Their decision frequencies differ too. Prompt engineering decisions happen at system design time — write once, rarely change. Context engineering decisions happen before every LLM call — potentially different each time. Harness engineering decisions span the entire session lifecycle — behavior at step 1 and step 100 may be completely different.

What Happens When You Mix Them Up

Confusing the layers leads to solving problems at the wrong level.

An agent repeatedly fails on a particular tool call. If you think it's a context problem, you'll check the tool definition format and whether there's enough relevant information in the context. But the real issue might be at the harness layer: no retry mechanism, no degradation strategy, the model stuck in a dead loop. The reverse is equally true — the model can't understand your instructions and keeps going off track, but tweaking the harness layer's compression strategy and sub-agent orchestration won't help. The problem is in the innermost layer: the prompt isn't clear enough.

Phil Schmid cited Rich Sutton's Bitter Lesson, arguing that the harness must stay lightweight because each new generation of models renders the previous generation's complex control flows redundant. He's right, but only about the harness layer. Prompt engineering techniques do depreciate with model upgrades — last year's chain-of-thought hints aren't needed this year.

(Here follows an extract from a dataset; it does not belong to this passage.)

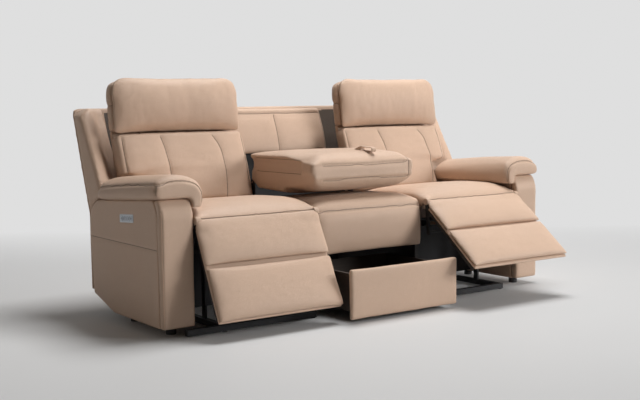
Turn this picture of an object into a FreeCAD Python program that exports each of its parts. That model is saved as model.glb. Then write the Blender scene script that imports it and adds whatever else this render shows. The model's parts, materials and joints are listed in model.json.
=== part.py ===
import FreeCAD, Part
import math
import os
import Sketcher

# Power reclining sofa with three seats.
# The two end seats recline. The middle back folds forward into a table, over a drawer.
# X runs along the sofa, seen from the front, Y runs from the front to the back, and Z is up.
# Heights are from the floor. Depths are first counted from the front faces of the arms.

SIZES = {
    # Whole sofa
    "half_width": 1100,
    "running_gap": 2,
    "soft_gap": 0.3,
    "cut_overrun": 5,
    # Arms
    "arm_width": 153,
    "arm_floor_gap": 37,
    "arm_face_thickness": 40,
    "arm_skin_thickness": 28,
    "arm_board_thickness": 18,
    "arm_rail_size": 30,
    "arm_nose_start": 478,
    "arm_nose_reach": 36,
    "arm_nose_height": 577,
    "arm_nose_bulge": 12,
    "arm_shoulder_reach": 618,
    "arm_shoulder_height": 539,
    "arm_shoulder_bulge": 33,
    "arm_waist_reach": 736,
    "arm_waist_height": 420,
    "arm_heel_reach": 710,
    "arm_heel_height": 100,
    "arm_sole_reach": 490,
    # Arm pads
    "pad_front": 5,
    "pad_rear": 604,
    "pad_overhang": 22,
    "pad_thickness": 103,
    "pad_edge_height": 78,
    "pad_side_bulge": 9,
    "pad_edge_inset": 16,
    "pad_lip_width": 60,
    "pad_lip_drop": 4,
    "pad_end_drop": 26,
    "pad_end_length": 34,
    # Control plates and their buttons
    "plate_reach": 330,
    "plate_height": 478,
    "plate_length": 137,
    "plate_width": 36,
    "plate_thickness": 2,
    "plate_rim": 5,
    "button_pitch": 24,
    "button_length": 17,
    "button_width": 20,
    "button_gap": 0.4,
    "button_proud": 1.2,
    "button_travel": 1.2,
    "button_well_depth": 7,
    # Wings and the rear panel
    "wing_inner_outset": 1,
    "wing_cheek_outset": 40,
    "wing_brow_inset": 55,
    "wing_foot_reach": 612,
    "wing_foot_height": 545,
    "wing_chin_rise": 47,
    "wing_brow_depth": 806,
    "wing_brow_height": 939,
    "wing_top_reach": 824,
    "wing_arch_bulge": 26,
    "wing_arch_height": 452,
    "wing_corner_drop": 22,
    "wing_cheek_setback": 84,
    "wing_brow_setback": 12,
    "rear_panel_thickness": 20,
    "rear_panel_low": 100,
    "rear_panel_knee": 460,
    "rear_panel_top": 955,
    "rear_panel_top_reach": 915,
    # Middle seat, its frame and the fixed panel behind it
    "middle_half_width": 318,
    "middle_seat_front": 12,
    "middle_seat_rear": 560,
    "middle_seat_base": 440,
    "middle_seat_seam": 474,
    "middle_seat_brow": 514,
    "middle_seat_brow_reach": 46,
    "middle_seat_rear_height": 500,
    "middle_crown_height": 530,
    "middle_crown_reach": 190,
    "middle_crown_bulge": 7,
    "middle_side_drop": 16,
    "middle_front_thickness": 34,
    "middle_front_low": 266,
    "middle_front_bulge": 7,
    "middle_end_draw": 9,
    "deck_thickness": 25,
    "housing_board_thickness": 20,
    "housing_front": 50,
    "housing_rear": 690,
    "glide_height": 4,
    "panel_low": 704,
    "panel_low_reach": 786,
    "panel_band_height": 912,
    "panel_band_reach": 850,
    "panel_top_reach": 880,
    "panel_top_height": 948,
    "panel_bulge": 10,
    "panel_end_draw": 8,
    # Drawer
    "drawer_out": 250,
    "drawer_half_width": 314,
    "drawer_face_closed": 8,
    "drawer_face_thickness": 30,
    "drawer_face_low": 14,
    "drawer_face_top": 244,
    "drawer_face_round": 7,
    "drawer_box_half_width": 268,
    "drawer_box_length": 450,
    "drawer_box_low": 42,
    "drawer_box_top": 212,
    "drawer_wall": 12,
    "runner_low": 100,
    "runner_height": 32,
    "runner_length": 480,
    # Base frame and feet
    "tube_size": 26,
    "front_tube_reach": -20,
    "left_tube_outset": 55,
    "track_inner_reach": 358,
    "track_outer_inset": 128,
    "track_thickness": 9,
    "track_front": 150,
    "track_rear": 600,
    "track_height": 32,
    "track_leg_width": 30,
    "rear_rail_low": 110,
    "rear_rail_height": 60,
    "rear_rail_thickness": 8,
    "rear_post_depth": 18,
    "foot_radius": 22,
    "foot_front": 95,
    "foot_rear": 440,
    "glide_radius": 12,
    # End seats
    "seat_inner": 321,
    "seat_rear": 556,
    "seat_base": 440,
    "seat_rear_height": 497,
    "seat_crown_height": 548,
    "seat_crown_reach": 180,
    "seat_front_bulge": 16,
    "seat_back_bulge": 12,
    "seat_nose_radius": 15,
    "seat_nose_draw": 6,
    "seat_side_drop": 30,
    "seat_chin_drop": 22,
    "seat_chin_reach": 16,
    "hinge_notch_width": 16,
    "hinge_notch_rear": 68,
    "seat_floor": 400,
    "seat_floor_front": 45,
    "seat_floor_rear": 540,
    "side_plate_thickness": 6,
    "side_plate_low": 330,
    "side_plate_front": 40,
    "side_plate_rear": 560,
    "side_plate_inset": 1,
    "plate_spacing": 1,
    "runner_bar_front": 180,
    "runner_bar_width": 24,
    "track_gap": 0.4,
    # Footrests, swung out by these angles from hanging
    "footrest_pivot_reach": 1,
    "footrest_pivot_height": 483,
    "left_footrest_angle": 25.8,
    "right_footrest_angle": 51.9,
    "footrest_length": 449,
    "footrest_top": 22,
    "footrest_crease": 208,
    "footrest_crease_gap": 3,
    "footrest_back": 8,
    "footrest_front": 16,
    "footrest_crown": 9,
    "footrest_board_thickness": 12,
    "footrest_board_top": 36,
    "footrest_arm_width": 18,
    "footrest_boss_radius": 12,
    "footrest_pin_radius": 5,
    "pin_gap": 0.05,
    "crank_radius": 150,
    "crank_angle": 47.5,
    "crank_pin_radius": 6,
    "crank_width": 22,
    # Footrest drives
    "drive_height": 355,
    "yoke_slot_gap": 4.4,
    "yoke_wall": 8,
    "yoke_half_thickness": 12,
    "yoke_low": 317,
    "yoke_high": 397,
    "rod_radius": 8,
    "rod_length": 370,
    "rod_gap": 0.3,
    "drive_tube_radius": 16,
    "drive_tube_front": 235,
    "drive_tube_rear": 506,
    "gearbox_rear": 540,
    "motor_offset": 46,
    "motor_radius": 24,
    "motor_length": 110,
    # Backs of the end seats, leaning about a point on the rear face of the cushion
    "back_reach": 702,
    "back_height": 716,
    "back_lean": 15,
    "back_hinge_reach": 620,
    "back_hinge_height": 450,
    "back_hinge_radius": 16,
    "back_pin_radius": 6,
    "back_cushion_low": -245,
    "back_shoulder": -94,
    "back_shoulder_slope": 22,
    "back_cushion_high": 103,
    "back_thickness_low": 118,
    "back_thickness_shoulder": 100,
    "back_thickness_high": 72,
    "back_crown": 20,
    "back_gusset_bulge": 6,
    "back_narrow_inset": 67,
    "back_wide_outset": 38,
    "back_board_thickness": 22,
    "back_board_low": -250,
    "back_board_high": 135,
    "back_rail_high": -207,
    "back_yoke_low": -40,
    "back_yoke_outset": 30,
    "back_ear_low": 106,
    # Headrests, leaning about their own hinges
    "headrest_reach": 700,
    "headrest_height": 880,
    "headrest_lean": 8,
    "headrest_split": 8,
    "headrest_front": 40,
    "headrest_crown": 20,
    "headrest_low": -46,
    "headrest_heel": -18,
    "headrest_high": 206,
    "headrest_brow": 190,
    "headrest_depth": 45,
    "headrest_shell_low": -20,
    "headrest_shell_high": 192,
    "headrest_ear_offset": 180,
    "headrest_ear_half_thickness": 6,
    "headrest_slot_gap": 2,
    "headrest_slot_high": 18,
    "headrest_boss_radius": 7.6,
    "headrest_pin_radius": 5,
    # Middle back, folded down as a table
    "table_half_width": 306,
    "table_front": 50,
    "table_rear": 596,
    "table_hinge_reach": 585,
    "table_hinge_height": 580,
    "table_band_low": 640,
    "table_band_high": 700,
    "table_band_inset": 8,
    "table_top_height": 728,
    "table_crown": 9,
    "table_end_bulge": 8,
    "table_low": 558,
    "table_lumbar_low": 536,
    "table_lumbar_reach": 300,
    "table_lumbar_rear": 568,
    "table_cushion_half_width": 290,
    "table_ear_thickness": 6,
    "table_boss_radius": 14,
    "table_pin_radius": 6,
    "bracket_front": 560,
    "strap_place": 74,
    "strap_width": 28,
    "strap_thickness": 3,
    "strap_front": 92,
    "strap_rear": 222,
    "strap_gap_rear": 176,
    "strap_front_low": 731.3,
    "strap_rear_low": 737.3,
    "strap_height": 22,
    # Power supply
    "supply_place": 430,
    "supply_length": 170,
    "supply_depth": 50,
    "supply_height": 48,
    "inlet_width": 26,
    "inlet_height": 20,
    "inlet_depth": 16,
}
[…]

Context engineering is relatively stable, because "models need to see relevant information to make good decisions" doesn't go away with better models. Harness engineering's core value is also shifting — the larger the context window and the more durable the model, the less governance the harness needs to do. But as long as windows are finite and models drift, the harness has a reason to exist.

When an agent starts repeating itself in the back half of a long session, adding "don't repeat" to the prompt won't help — the problem is in the harness layer's compression strategy. Knowing which layer the problem lives in is the first step to knowing where to push.